All of this should be done with the end user in mind. The only reason for this resiliency is to ensure the best experience can be provided to the user even when systems are failing or otherwise unavailable. When done well, customers shouldn’t even notice that an outage is happening. If possible, disabling buttons, removing details from pages, or queueing up a retry for a workload that can be attempted later are good ways to gracefully degrade the user experience. Good resiliency means that users can still get to the functionality the most desire and need: checkout flows, consumption, and use of an app; even when services or other parts of the system are down.
It’s also important that systems are so “graceful” that operators don’t even know when a problem happens. Though the user shouldn’t see an error, the team itself definitely should, typically through automated alarming based on error metrics. Downstream errors should be hidden from the user, but still treated as an error from an operations standpoint and treated with the same urgency. If left unchecked, a downstream failure, even when handled gracefully, can cause a cascading failure if something else unplanned occurs. Treat these failures as if they were impacting all users, even if they aren’t currently.

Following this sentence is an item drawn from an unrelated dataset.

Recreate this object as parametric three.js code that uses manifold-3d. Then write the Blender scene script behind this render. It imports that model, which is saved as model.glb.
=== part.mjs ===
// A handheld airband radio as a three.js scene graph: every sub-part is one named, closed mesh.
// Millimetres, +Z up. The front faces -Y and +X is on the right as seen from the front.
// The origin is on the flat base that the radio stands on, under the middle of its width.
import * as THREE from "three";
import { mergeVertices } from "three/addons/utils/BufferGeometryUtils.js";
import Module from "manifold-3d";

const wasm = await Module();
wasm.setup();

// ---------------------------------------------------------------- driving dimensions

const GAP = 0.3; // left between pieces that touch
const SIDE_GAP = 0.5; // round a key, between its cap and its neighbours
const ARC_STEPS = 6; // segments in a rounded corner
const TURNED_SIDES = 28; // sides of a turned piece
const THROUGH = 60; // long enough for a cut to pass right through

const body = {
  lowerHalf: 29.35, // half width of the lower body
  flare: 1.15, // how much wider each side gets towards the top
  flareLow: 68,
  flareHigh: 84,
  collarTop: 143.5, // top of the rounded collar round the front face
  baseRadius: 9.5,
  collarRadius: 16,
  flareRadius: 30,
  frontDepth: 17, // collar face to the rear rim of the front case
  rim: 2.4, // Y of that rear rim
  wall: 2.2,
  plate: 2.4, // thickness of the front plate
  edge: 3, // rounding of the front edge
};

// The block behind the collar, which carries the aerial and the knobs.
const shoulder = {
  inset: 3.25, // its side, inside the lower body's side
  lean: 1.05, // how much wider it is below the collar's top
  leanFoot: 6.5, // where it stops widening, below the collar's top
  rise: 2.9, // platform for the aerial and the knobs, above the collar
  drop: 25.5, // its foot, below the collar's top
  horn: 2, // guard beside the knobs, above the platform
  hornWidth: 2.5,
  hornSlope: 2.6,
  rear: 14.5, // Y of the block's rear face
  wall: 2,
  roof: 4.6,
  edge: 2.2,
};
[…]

As systems grow in scale and complexity, it’s more important than ever to ensure they remain reliable and resilient to issues. The best engineering teams ensure that the design for resiliency to failure scenarios and plan for the worst to happen because they know one day, often in the middle of the night, it will. Nothing loses trust from users faster than a complete system outage where users can’t find or derive value from a product. Applications need to be designed with reliability in mind, but teams also need to instill a culture of reliability and enforce it through automated processes ingrained in the development lifecycle. Only by doing so can a team fully ensure they are providing the best user experience.